§ Job
Reproduce each line exactly. Skip none.

####

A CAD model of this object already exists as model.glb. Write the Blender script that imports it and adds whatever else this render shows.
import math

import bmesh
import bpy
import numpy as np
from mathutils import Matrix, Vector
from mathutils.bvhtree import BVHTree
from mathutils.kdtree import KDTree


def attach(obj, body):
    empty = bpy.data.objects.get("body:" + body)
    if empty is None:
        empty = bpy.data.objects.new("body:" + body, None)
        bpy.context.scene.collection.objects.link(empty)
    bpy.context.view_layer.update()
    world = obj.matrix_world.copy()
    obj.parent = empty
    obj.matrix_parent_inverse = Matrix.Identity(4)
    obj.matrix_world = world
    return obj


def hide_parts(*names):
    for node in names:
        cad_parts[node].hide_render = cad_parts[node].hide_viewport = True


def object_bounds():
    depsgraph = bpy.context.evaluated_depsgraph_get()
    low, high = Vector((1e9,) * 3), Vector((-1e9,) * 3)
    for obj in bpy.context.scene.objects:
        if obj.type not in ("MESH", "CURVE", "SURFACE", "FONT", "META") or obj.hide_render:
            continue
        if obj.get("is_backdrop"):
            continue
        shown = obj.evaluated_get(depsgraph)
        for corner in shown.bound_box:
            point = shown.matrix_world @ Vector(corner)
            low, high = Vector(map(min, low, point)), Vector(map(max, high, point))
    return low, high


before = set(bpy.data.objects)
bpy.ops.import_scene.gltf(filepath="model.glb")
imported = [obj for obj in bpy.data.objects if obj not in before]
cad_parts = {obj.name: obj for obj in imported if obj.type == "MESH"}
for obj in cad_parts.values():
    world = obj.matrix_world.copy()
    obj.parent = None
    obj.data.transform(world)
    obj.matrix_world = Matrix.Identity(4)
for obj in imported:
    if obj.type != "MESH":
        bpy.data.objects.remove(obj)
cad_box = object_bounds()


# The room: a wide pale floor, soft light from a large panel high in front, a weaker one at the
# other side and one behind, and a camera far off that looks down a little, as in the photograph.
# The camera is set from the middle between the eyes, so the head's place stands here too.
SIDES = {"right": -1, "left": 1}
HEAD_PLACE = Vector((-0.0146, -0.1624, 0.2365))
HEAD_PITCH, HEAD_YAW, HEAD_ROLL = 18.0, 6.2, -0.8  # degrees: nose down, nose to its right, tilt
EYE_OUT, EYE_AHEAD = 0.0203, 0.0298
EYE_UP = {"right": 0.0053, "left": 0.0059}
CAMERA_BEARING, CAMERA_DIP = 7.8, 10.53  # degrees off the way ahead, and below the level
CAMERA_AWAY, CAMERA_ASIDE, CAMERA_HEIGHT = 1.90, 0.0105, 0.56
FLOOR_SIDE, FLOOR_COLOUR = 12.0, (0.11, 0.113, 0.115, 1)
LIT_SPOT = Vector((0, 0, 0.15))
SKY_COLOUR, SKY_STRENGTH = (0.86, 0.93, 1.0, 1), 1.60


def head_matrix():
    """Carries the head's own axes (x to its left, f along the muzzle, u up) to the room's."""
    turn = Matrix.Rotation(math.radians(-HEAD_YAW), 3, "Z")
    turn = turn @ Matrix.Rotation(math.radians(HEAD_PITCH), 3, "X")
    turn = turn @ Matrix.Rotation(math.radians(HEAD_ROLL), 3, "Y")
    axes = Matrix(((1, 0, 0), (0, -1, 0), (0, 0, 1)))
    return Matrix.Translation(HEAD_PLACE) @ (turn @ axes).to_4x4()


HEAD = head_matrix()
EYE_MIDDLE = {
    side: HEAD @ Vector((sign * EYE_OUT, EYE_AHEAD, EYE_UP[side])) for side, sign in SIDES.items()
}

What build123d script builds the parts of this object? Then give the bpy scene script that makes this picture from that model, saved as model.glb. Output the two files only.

####

§ Finished answer
A CAD model of this object already exists as model.glb. Write the Blender script that imports it and adds whatever else this render shows.
import math

import bmesh
import bpy
import numpy as np
from mathutils import Matrix, Vector
from mathutils.bvhtree import BVHTree
from mathutils.kdtree import KDTree


def attach(obj, body):
    empty = bpy.data.objects.get("body:" + body)
    if empty is None:
        empty = bpy.data.objects.new("body:" + body, None)
        bpy.context.scene.collection.objects.link(empty)
    bpy.context.view_layer.update()
    world = obj.matrix_world.copy()
    obj.parent = empty
    obj.matrix_parent_inverse = Matrix.Identity(4)
    obj.matrix_world = world
    return obj


def hide_parts(*names):
    for node in names:
        cad_parts[node].hide_render = cad_parts[node].hide_viewport = True


def object_bounds():
    depsgraph = bpy.context.evaluated_depsgraph_get()
    low, high = Vector((1e9,) * 3), Vector((-1e9,) * 3)
    for obj in bpy.context.scene.objects:
        if obj.type not in ("MESH", "CURVE", "SURFACE", "FONT", "META") or obj.hide_render:
            continue
        if obj.get("is_backdrop"):
            continue
        shown = obj.evaluated_get(depsgraph)
        for corner in shown.bound_box:
            point = shown.matrix_world @ Vector(corner)
            low, high = Vector(map(min, low, point)), Vector(map(max, high, point))
    return low, high


before = set(bpy.data.objects)
bpy.ops.import_scene.gltf(filepath="model.glb")
imported = [obj for obj in bpy.data.objects if obj not in before]
cad_parts = {obj.name: obj for obj in imported if obj.type == "MESH"}
for obj in cad_parts.values():
    world = obj.matrix_world.copy()
    obj.parent = None
    obj.data.transform(world)
    obj.matrix_world = Matrix.Identity(4)
for obj in imported:
    if obj.type != "MESH":
        bpy.data.objects.remove(obj)
cad_box = object_bounds()


# The room: a wide pale floor, soft light from a large panel high in front, a weaker one at the
# other side and one behind, and a camera far off that looks down a little, as in the photograph.
# The camera is set from the middle between the eyes, so the head's place stands here too.
SIDES = {"right": -1, "left": 1}
HEAD_PLACE = Vector((-0.0146, -0.1624, 0.2365))
HEAD_PITCH, HEAD_YAW, HEAD_ROLL = 18.0, 6.2, -0.8  # degrees: nose down, nose to its right, tilt
EYE_OUT, EYE_AHEAD = 0.0203, 0.0298
EYE_UP = {"right": 0.0053, "left": 0.0059}
CAMERA_BEARING, CAMERA_DIP = 7.8, 10.53  # degrees off the way ahead, and below the level
CAMERA_AWAY, CAMERA_ASIDE, CAMERA_HEIGHT = 1.90, 0.0105, 0.56
FLOOR_SIDE, FLOOR_COLOUR = 12.0, (0.11, 0.113, 0.115, 1)
LIT_SPOT = Vector((0, 0, 0.15))
SKY_COLOUR, SKY_STRENGTH = (0.86, 0.93, 1.0, 1), 1.60


def head_matrix():
    """Carries the head's own axes (x to its left, f along the muzzle, u up) to the room's."""
    turn = Matrix.Rotation(math.radians(-HEAD_YAW), 3, "Z")
    turn = turn @ Matrix.Rotation(math.radians(HEAD_PITCH), 3, "X")
    turn = turn @ Matrix.Rotation(math.radians(HEAD_ROLL), 3, "Y")
    axes = Matrix(((1, 0, 0), (0, -1, 0), (0, 0, 1)))
    return Matrix.Translation(HEAD_PLACE) @ (turn @ axes).to_4x4()


HEAD = head_matrix()
EYE_MIDDLE = {
    side: HEAD @ Vector((sign * EYE_OUT, EYE_AHEAD, EYE_UP[side])) for side, sign in SIDES.items()
}

What build123d script builds the parts of this object? Then give the bpy scene script that makes this picture from that model, saved as model.glb. Output the two files only.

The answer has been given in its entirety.